Make two metal spheres positively electrically charged, bring them close together, and what happens? They’ll repel one another, because like charges repel – right?

Wrong. According to physicist John Lekner at the Victoria University of Wellington in New Zealand, they will most probably attract one another, violating the intuitions of basic physics. The counterintuitive result was published today in the Proceedings of the Royal Society A1.

Even experts are surprised. “The phenomenon was not known to me, but after reading the paper, it makes sense,” says chemical engineer William Ducker at Virginia Tech in Blacksburg, a specialist in measuring the forces between microscopic particles.

Another expert in that field, David Grier of New York University in New York city, admits that at first it seemed “a wild result” that left him and his colleagues scratching their heads until they thought about it carefully.

Charge distribution

The key to Lekner’s seemingly bizarre conclusion is that the spheres are electrically conducting.

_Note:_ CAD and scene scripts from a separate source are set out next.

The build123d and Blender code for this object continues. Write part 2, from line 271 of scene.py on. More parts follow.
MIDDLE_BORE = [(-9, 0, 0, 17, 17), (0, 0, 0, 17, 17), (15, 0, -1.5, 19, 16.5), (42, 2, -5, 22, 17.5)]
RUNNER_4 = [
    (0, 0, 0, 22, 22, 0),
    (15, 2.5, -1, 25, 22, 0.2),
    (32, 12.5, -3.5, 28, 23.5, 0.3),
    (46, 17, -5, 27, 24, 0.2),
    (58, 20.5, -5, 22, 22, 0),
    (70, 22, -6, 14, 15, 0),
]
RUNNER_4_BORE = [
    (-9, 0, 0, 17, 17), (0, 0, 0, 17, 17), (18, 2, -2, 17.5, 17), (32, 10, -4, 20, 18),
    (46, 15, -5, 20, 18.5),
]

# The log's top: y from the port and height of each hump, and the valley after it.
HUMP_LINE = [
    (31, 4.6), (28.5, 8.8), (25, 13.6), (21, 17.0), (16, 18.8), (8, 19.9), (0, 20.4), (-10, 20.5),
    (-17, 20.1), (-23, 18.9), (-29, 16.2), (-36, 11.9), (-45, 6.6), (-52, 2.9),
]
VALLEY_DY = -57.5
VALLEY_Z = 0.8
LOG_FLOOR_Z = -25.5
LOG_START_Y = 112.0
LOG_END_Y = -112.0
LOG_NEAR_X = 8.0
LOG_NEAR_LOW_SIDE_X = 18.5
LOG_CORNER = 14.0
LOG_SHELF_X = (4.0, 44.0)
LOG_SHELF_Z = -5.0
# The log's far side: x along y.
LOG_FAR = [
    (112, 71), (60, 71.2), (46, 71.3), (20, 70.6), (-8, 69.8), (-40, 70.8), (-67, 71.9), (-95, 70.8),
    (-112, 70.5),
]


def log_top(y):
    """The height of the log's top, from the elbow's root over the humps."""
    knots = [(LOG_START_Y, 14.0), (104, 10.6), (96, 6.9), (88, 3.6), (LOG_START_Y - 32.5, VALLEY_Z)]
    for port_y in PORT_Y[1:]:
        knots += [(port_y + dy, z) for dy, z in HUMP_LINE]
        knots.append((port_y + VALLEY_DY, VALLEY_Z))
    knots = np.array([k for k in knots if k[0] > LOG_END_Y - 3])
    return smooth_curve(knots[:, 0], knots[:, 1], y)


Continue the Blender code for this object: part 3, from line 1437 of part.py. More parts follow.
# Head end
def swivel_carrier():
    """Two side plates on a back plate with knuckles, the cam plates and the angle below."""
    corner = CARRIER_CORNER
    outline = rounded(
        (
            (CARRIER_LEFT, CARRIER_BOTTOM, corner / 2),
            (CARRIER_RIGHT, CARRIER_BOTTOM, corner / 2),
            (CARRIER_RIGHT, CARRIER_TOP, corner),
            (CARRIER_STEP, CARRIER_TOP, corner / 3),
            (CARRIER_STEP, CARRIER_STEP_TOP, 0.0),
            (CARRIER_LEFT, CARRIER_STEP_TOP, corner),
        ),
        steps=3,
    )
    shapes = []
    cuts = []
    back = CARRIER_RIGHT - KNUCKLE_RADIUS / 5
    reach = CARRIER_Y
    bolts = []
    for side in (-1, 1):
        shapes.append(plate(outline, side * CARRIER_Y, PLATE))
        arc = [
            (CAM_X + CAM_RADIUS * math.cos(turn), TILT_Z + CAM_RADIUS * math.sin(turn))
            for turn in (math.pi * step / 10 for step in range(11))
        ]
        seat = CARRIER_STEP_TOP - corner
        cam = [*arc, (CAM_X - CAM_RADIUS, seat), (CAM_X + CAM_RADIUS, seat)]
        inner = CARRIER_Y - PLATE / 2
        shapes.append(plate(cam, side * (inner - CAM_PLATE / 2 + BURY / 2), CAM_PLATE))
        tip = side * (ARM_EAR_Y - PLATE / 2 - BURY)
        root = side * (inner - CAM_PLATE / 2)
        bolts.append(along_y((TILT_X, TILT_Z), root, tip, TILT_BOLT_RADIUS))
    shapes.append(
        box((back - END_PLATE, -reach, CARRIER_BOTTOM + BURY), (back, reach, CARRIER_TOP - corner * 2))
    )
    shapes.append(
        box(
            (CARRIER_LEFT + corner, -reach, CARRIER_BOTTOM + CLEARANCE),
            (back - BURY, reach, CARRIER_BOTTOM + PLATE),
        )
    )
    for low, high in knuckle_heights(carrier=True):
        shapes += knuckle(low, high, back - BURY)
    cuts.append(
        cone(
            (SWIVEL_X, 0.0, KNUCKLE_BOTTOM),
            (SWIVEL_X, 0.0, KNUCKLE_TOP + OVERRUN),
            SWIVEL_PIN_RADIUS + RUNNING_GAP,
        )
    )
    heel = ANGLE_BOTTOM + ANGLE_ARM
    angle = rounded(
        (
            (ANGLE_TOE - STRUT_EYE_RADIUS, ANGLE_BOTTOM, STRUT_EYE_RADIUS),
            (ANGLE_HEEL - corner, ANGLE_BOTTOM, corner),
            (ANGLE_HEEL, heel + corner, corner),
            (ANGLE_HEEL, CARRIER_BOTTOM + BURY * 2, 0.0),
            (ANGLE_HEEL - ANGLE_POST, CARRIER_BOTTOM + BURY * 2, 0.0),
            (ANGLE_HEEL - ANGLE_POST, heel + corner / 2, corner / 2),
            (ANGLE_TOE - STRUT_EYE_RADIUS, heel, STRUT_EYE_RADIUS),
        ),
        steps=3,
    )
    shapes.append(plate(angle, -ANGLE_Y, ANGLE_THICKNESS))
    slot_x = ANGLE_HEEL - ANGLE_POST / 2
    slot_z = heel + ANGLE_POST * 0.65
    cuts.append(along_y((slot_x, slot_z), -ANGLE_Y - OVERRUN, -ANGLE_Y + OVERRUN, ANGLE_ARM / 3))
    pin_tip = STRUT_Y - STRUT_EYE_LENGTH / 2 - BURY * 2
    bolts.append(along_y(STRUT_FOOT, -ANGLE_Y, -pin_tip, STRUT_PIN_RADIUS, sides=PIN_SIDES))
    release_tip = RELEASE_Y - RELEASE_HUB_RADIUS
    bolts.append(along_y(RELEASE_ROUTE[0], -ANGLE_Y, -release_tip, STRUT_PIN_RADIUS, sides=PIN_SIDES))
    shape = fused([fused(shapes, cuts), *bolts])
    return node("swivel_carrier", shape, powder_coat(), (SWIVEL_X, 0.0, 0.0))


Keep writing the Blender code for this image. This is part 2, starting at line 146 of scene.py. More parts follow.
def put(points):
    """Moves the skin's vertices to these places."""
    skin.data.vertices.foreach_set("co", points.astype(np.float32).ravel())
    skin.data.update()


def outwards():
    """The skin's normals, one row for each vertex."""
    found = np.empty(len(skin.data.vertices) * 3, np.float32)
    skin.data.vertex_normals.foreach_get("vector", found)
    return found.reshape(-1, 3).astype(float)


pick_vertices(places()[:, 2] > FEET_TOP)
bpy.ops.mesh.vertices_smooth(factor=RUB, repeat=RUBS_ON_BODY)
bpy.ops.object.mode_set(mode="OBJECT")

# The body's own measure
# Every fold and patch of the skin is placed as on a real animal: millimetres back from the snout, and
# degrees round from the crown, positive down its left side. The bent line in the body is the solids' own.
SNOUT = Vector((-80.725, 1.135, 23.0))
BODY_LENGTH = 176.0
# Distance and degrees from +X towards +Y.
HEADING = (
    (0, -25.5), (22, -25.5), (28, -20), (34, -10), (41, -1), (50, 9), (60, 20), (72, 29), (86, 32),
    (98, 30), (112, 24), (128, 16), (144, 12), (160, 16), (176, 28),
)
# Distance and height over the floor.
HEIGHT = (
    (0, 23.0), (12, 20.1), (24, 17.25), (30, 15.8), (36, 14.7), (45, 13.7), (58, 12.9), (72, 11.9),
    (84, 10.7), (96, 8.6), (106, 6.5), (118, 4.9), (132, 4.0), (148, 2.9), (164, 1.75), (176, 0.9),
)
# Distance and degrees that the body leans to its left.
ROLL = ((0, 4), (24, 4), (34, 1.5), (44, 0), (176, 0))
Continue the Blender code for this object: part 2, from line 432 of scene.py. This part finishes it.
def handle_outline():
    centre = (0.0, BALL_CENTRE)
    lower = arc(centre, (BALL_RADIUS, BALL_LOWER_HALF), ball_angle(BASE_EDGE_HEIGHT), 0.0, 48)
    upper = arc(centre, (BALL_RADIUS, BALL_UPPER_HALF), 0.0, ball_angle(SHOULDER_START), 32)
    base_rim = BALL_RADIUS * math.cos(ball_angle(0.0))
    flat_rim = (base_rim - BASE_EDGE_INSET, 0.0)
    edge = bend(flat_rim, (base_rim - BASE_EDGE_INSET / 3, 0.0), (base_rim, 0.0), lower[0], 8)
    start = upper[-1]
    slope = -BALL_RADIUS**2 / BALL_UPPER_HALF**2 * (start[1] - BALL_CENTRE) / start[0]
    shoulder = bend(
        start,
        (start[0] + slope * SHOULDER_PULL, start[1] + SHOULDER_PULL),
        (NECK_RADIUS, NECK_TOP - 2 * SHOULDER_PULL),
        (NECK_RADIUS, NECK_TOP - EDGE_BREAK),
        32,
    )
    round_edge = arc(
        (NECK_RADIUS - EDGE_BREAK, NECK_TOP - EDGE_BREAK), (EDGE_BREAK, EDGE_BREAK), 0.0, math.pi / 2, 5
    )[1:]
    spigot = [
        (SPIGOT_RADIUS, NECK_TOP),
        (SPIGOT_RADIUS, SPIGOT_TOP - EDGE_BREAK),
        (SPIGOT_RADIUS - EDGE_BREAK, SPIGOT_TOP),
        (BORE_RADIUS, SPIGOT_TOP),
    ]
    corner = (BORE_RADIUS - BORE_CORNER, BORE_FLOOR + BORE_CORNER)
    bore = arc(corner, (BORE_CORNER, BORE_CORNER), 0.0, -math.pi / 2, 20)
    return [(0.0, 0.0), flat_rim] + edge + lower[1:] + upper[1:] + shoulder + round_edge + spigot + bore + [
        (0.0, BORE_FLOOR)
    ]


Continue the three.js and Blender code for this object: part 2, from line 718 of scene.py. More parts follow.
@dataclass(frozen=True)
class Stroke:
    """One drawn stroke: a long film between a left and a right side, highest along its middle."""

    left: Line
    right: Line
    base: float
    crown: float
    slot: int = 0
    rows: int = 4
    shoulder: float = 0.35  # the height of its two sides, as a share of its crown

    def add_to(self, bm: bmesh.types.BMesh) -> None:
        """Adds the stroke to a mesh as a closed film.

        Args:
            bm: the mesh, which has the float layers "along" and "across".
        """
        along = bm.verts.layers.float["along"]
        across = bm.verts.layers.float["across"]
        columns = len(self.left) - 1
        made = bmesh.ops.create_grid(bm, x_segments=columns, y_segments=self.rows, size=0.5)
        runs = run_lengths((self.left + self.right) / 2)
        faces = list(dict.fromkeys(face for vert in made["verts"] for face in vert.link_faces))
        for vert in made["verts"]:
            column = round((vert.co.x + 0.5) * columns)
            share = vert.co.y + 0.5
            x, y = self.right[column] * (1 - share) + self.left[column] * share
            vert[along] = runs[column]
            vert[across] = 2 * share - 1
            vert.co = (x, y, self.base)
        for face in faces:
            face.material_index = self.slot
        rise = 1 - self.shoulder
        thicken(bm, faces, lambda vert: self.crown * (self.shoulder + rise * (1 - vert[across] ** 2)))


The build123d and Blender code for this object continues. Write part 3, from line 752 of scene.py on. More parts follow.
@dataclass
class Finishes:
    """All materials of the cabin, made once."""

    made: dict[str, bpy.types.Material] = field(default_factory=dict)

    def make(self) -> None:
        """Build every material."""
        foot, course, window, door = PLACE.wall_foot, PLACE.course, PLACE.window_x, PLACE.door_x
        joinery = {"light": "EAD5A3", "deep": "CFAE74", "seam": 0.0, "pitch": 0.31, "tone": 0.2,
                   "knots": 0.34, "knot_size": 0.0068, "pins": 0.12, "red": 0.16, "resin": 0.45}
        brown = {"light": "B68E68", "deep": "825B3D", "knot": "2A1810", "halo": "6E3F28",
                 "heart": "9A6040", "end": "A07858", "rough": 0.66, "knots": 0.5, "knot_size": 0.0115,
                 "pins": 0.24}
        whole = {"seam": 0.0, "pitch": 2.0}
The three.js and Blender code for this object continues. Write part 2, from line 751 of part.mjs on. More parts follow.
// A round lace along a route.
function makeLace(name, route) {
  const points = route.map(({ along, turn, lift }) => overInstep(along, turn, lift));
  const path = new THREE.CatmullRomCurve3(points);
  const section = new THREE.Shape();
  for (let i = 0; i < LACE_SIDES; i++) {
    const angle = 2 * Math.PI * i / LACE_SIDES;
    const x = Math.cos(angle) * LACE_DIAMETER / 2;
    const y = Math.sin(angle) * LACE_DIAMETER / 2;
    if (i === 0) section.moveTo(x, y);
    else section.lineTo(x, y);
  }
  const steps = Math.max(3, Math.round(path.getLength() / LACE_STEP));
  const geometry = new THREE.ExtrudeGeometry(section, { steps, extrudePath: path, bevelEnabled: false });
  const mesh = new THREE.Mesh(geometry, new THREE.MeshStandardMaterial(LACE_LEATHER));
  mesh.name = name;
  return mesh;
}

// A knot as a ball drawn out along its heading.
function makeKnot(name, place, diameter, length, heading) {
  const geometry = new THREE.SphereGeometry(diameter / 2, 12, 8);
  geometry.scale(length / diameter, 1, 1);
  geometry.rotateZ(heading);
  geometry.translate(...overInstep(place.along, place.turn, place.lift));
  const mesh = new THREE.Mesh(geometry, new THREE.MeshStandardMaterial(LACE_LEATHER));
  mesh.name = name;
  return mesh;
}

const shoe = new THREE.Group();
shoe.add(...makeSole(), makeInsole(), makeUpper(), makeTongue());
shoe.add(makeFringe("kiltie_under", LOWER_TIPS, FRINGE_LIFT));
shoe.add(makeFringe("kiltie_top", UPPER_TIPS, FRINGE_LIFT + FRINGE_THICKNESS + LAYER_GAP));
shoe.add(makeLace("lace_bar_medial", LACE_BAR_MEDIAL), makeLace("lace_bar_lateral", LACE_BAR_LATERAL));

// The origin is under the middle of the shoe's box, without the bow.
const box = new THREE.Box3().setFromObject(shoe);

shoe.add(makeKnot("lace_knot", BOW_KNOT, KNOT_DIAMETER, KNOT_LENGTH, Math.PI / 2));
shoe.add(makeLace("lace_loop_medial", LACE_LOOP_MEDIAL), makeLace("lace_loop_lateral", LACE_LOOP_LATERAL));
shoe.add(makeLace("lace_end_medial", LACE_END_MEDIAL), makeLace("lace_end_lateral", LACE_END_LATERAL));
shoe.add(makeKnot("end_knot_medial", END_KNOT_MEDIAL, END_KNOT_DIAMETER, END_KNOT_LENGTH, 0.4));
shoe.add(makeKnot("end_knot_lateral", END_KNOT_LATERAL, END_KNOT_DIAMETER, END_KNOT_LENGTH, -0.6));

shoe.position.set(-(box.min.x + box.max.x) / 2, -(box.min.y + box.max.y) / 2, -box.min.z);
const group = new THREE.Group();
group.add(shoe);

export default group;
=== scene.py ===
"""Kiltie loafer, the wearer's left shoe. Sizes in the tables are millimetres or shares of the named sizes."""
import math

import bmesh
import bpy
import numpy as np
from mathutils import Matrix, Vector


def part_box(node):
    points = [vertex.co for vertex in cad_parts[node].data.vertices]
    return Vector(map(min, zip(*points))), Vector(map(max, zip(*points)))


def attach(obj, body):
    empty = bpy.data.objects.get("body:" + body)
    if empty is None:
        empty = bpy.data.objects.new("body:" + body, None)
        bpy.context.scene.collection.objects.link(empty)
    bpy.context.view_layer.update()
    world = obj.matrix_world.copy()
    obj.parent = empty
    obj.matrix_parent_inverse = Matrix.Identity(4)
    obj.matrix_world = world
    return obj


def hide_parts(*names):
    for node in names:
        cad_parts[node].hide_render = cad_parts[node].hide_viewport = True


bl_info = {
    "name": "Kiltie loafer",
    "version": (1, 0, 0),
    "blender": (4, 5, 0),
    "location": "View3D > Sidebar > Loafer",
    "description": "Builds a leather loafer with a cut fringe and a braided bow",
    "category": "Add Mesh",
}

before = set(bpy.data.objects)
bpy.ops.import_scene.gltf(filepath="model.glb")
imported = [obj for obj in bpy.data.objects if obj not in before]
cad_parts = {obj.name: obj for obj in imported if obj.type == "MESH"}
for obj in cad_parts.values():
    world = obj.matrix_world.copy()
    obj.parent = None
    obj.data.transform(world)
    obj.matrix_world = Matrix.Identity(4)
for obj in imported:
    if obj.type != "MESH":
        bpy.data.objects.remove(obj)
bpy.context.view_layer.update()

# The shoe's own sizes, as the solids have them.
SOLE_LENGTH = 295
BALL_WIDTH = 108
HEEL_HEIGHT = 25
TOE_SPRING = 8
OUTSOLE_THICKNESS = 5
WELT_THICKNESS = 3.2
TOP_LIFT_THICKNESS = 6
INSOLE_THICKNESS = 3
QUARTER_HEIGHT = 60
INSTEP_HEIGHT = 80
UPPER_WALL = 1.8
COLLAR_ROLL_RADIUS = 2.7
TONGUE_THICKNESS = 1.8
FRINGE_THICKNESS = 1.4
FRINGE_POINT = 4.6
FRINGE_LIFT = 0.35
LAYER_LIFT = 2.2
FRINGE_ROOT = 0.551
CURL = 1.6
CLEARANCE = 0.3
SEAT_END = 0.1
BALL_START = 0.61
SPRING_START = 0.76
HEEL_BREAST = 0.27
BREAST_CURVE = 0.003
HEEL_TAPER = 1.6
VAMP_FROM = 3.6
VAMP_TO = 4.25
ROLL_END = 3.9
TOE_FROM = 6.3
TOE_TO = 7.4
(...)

This means that charge can get redistributed non-uniformly on their surfaces.

In particular, a region of positive charge on one sphere could cause the positive charge on the other to retreat, piling up further away and leaving a patch of negative charge behind (called an image charge) — which would then interact attractively. The question is, how do such changes affect the total electrostatic energy of the two spheres — and how does that energy itself change as the spheres come closer?

It’s not obvious; the only way to find out is to crunch through the maths. Lekner has now done so, and finds that a net attraction almost always wins out as the spheres get closer. When far enough apart, the two spheres do act like more-or-less uniformly charged objects, which repel one another when the charges are alike. But as they get closer, they become polarized: one sphere elicits an image charge in the other by pushing like charge away. At close enough range, the resulting attraction wins out.

Size matters

But not always — there’s one exception. If both spheres have the same charge and size, it’s not clear which will polarize the other, and Lekner calculates that in practice neither wins: the spheres continue to repel each other. More generally, there is repulsion between spheres of any size if they have precisely the same charge as they would acquire if they were in contact: equal-sized, equal-charge spheres are a special case of this.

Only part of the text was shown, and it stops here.